Short problem: Copy each line below in which the string "part" occurs.

Given material:
....

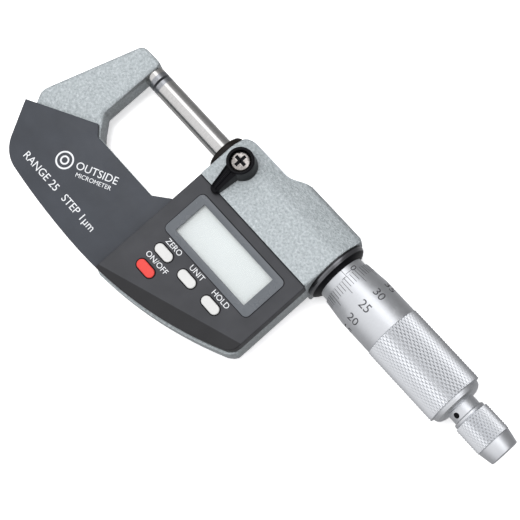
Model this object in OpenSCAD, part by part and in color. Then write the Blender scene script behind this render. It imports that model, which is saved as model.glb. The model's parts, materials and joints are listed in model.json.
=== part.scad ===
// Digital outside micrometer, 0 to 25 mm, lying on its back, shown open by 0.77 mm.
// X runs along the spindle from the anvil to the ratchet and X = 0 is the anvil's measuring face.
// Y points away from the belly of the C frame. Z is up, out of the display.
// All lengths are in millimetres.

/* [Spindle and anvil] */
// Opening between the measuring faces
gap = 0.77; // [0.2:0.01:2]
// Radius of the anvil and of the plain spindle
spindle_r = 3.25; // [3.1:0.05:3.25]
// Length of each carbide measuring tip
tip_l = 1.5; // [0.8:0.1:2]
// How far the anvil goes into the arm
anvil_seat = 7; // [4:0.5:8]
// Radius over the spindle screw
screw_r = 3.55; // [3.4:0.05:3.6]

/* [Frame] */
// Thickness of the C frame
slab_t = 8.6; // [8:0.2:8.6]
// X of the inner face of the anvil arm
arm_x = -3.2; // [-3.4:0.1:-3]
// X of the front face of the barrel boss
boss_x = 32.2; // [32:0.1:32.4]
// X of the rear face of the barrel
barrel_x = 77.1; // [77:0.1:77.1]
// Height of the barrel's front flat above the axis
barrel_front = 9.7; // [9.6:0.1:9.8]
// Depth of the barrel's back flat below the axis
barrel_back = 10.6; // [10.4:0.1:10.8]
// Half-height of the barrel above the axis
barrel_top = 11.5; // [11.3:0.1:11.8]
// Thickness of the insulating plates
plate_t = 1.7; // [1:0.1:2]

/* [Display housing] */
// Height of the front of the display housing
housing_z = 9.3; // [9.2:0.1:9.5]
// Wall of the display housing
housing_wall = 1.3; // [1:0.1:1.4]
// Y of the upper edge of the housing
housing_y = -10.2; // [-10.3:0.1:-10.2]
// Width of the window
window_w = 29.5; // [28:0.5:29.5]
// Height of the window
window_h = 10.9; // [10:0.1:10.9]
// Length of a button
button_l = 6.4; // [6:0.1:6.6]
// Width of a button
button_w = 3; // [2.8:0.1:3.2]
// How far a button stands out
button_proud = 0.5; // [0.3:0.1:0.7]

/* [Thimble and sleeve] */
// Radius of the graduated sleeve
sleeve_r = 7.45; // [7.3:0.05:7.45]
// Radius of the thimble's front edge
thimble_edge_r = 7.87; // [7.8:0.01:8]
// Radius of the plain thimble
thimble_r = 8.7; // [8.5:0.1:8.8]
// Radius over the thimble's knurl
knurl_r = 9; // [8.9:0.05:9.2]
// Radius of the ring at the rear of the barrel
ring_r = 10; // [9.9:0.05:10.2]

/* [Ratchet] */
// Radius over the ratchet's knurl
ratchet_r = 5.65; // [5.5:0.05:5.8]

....

Exercise output:
Model this object in OpenSCAD, part by part and in color. Then write the Blender scene script behind this render. It imports that model, which is saved as model.glb. The model's parts, materials and joints are listed in model.json.
=== part.scad ===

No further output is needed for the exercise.